A few weeks ago I found a photo of him teaching me how to shoot a slug gun in his back yard in late January 1982. There's another photo of him on Aro Street in Wellington, holding onto an umbrella with Dmitri Razgovorov of the KGB after the Russian had been intercepted meeting with Dr Bill Sutch in Aro Valley in September 1974. The two intelligence officers walked up and down in the rain for a couple of hours as the New Zealander tried to lure the Russian into defecting. I hadn't seen the photo or known about any of that until I started asking.
Still, just because I remembered one thing right doesn't mean I remembered everything right.
Jamie Mercer died in late 2019. He wasn't the only one to refuse to talk to us - far from it. Of those who did speak to us, many - most - kept a filter on. Former prime ministers Sir Geoffrey Palmer and Helen Clark both gave us crucial insights and information, but both would only go so far with what they were prepared to reveal.
At the end of the interview with Clark there was a slightly awkward moment while she referred to an email from an ex-SIS family friend who'd also declined to talk to us. She scrolled through, rattling off my CV and family background. She seemed to glide past certain bits that weren't for my ears.
One way or another, it was clear that our investigation had attracted some attention. And paranoia - or was it? - seeped in: an office break-in looked like a straightforward smash and grab, but afterwards I couldn't find the notes from my initial conversation with the SIS. Houses get burgled - we were in the middle of a renovation and the place was such a bombsite it took me a while to realise we'd been turned over.

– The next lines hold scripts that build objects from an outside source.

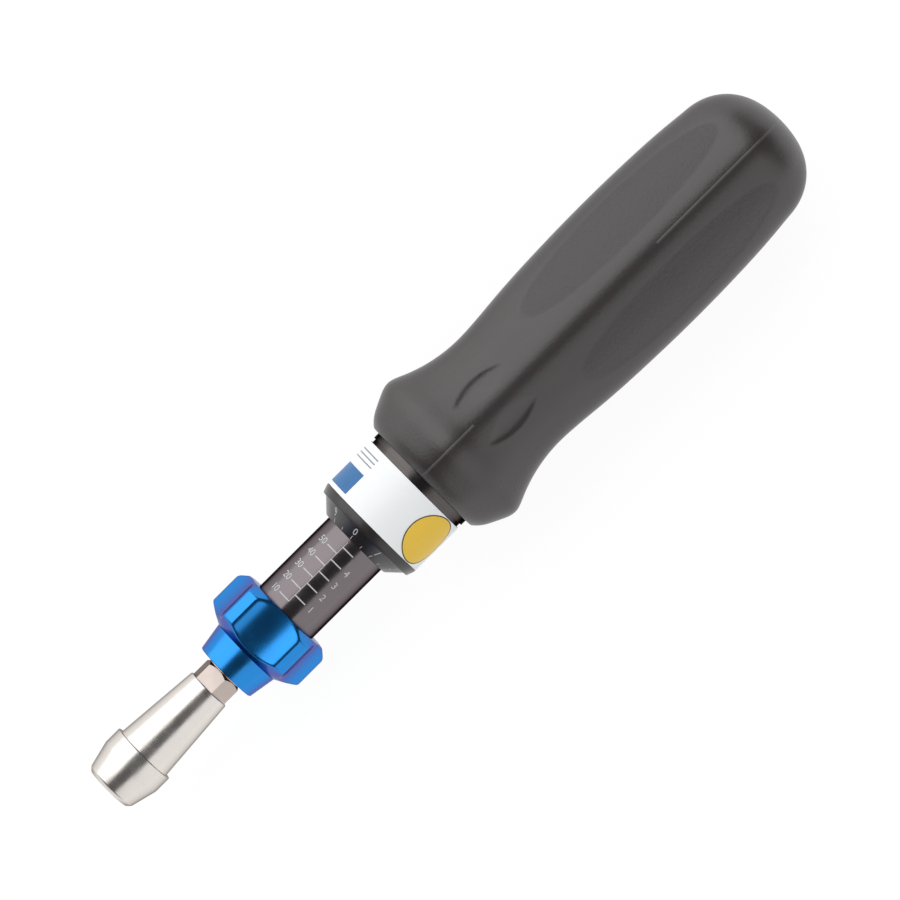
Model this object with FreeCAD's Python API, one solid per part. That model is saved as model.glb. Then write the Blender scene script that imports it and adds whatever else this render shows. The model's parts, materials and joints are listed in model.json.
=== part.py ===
import FreeCAD, Part

import math
import os

# Adjustable torque screwdriver with a ball clutch, in millimetres.
# The tool's axis is the X axis. The origin is the centre of the bit socket's mouth, +X points
# to the end of the handle, and +Z is up through one of the five ridges of the grip.
# In use the handle drives a keyed plate, six balls and a cam plate, and the cam plate drives
# the spindle until the balls climb out of their pockets. Turning the scale tube in the handle
# screws it in or out and so presses the torque spring more or less. The knob locks the scale
# tube to the keyed plate by a friction cone, until it is pulled forward.

# ---- fits and clearances ----
running_gap = 0.05      # radial gap of a turning or sliding fit
free_gap = 0.3          # gap between pieces that only pass each other
match_tolerance = 0.01  # how near an edge lies to its stated place
race_gap = 0.03         # gap of a ball in its pocket or race

# ---- hexagon drive and bit holder ----
hex_flats = 6.35        # quarter inch hexagon, across flats
hex_turn = 12.5         # degrees that a corner of the hexagon stands off the top
socket_play = 0.1
socket_depth = 10.0
holder_length = 22.8
holder_mouth_wall = 0.23
holder_nose_width = 0.65
holder_nose_length = 0.65
holder_head_wall = 1.98
holder_cone_length = 5.0
holder_head_length = 8.06
holder_step = 0.67
holder_tail_wall = 0.2
holder_edge = 0.2
magnet_shoulder = 0.575
magnet_length = 2.5
snap_ring_at = 4.0
snap_ring_wire = 0.75
snap_ring_clear = 0.125
snap_ring_opening = 30.0

# ---- spindle and its bearings ----
journal_step = 0.075
tail_step = 0.5
tail_flat_depth = 0.5
hex_chamfer_length = 0.5
bush_wall = 0.55
bush_length = 5.0
circlip_width = 1.25
circlip_thickness = 0.6
circlip_groove_depth = 0.35
circlip_mouth = 2.6
tail_end_length = 0.8
washer_thickness = 0.5
washer_rim_gap = 0.1

# ---- lock sleeve and its spring ----
sleeve_front_wall = 0.5
sleeve_spindle_gap = 0.2
flange_length = 1.2
lock_cone_length = 0.8
lock_cone_slope = 0.4
knob_spring_length = 8.0
knob_spring_wire = 0.6
knob_spring_gap = 0.1
knob_spring_turns = 5

# ---- scale tube ----
scale_tube_wall = 1.0
scale_window = 15.7     # scale left bare between the knob and the thimble
guide_bore_length = 7.5
collar_height = 1.55
collar_length = 8.0
collar_inset = 8.7      # from the grip's front edge to the collar's rear end
key_pin_r = 0.75
key_pin_inset = 2.7
key_pin_stand = 0.9
key_pin_angles = (108.0, 252.0)

# ---- knob ----
shank_gap = 3.8         # hexagon left bare between the bit holder and the knob
boss_front_wall = 1.56
boss_taper = 0.77
boss_length = 4.7
boss_edge = 0.15
flare_length = 1.9
knob_wall = 1.7         # from the scale tube's room to the floor of a scallop
knob_land_length = 5.8
knob_rear_length = 1.4
knob_rear_step = 1.45
knob_edge = 0.25
knob_floor_inset = 2.8  # from the flare's front end to the bottom of the scale tube's room
scallop_count = 5
scallop_r = 12.0
scallop_depth = 2.2
knob_travel = 2.0

# ---- setting travel ----
division = 2.7          # scale division, which is also the thread's lead
setting_turns_out = 0.5
cavity_front_gap = 0.65

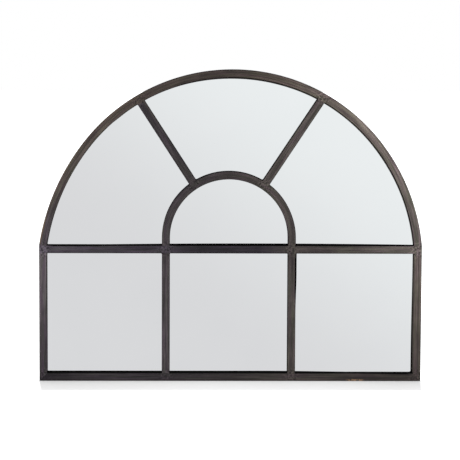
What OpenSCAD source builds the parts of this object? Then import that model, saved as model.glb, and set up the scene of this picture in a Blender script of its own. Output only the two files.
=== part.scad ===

Probably I'm just disorganised. But for a while, I slept lightly. As a freelancer, it was nice to have the backing of the state broadcaster.
There were moments when I was glad to have started asking some of these awkward questions. I was moved to hear Kit Bennetts, another former SIS officer, talk about some of the jobs he did with Jim, how good my step-father was at what he did, and why the personal risks involved might have deserved a little recognition from the government that sent him out to do those jobs. But at least one interview - in the final episode - felt like a gut punch, a reversal that threw all our painstakingly crafted understanding of what happened back up in the air.
As Kit Bennetts puts it, the world of espionage is a wilderness of mirrors: reality is refracted, distorted, almost unknowable. Which version of what you see is the truth?
If there is a public interest in this story, I hope it doesn't get bogged down in the legal niceties around the Vienna Convention and the Cold War activities of the SIS. As Helen Clark told us, "Context is everything." Understanding more about the intersection between spycraft and statecraft, how foreign powers try to manipulate our political system - that's worth knowing about.
Secrecy is embedded in the system, tied up with loyalty to the institutions that run our intelligence networks. I could still see that with Mum - M - worrying about how much she could say about events that occurred decades ago in a Cold War that has been over for 30 years. But while some level of secrecy is necessary, when it becomes a comfort blanket for those institutions, the public end up with a big blind spot right where we need to understand more about how this shadow world operates and - crucially - why.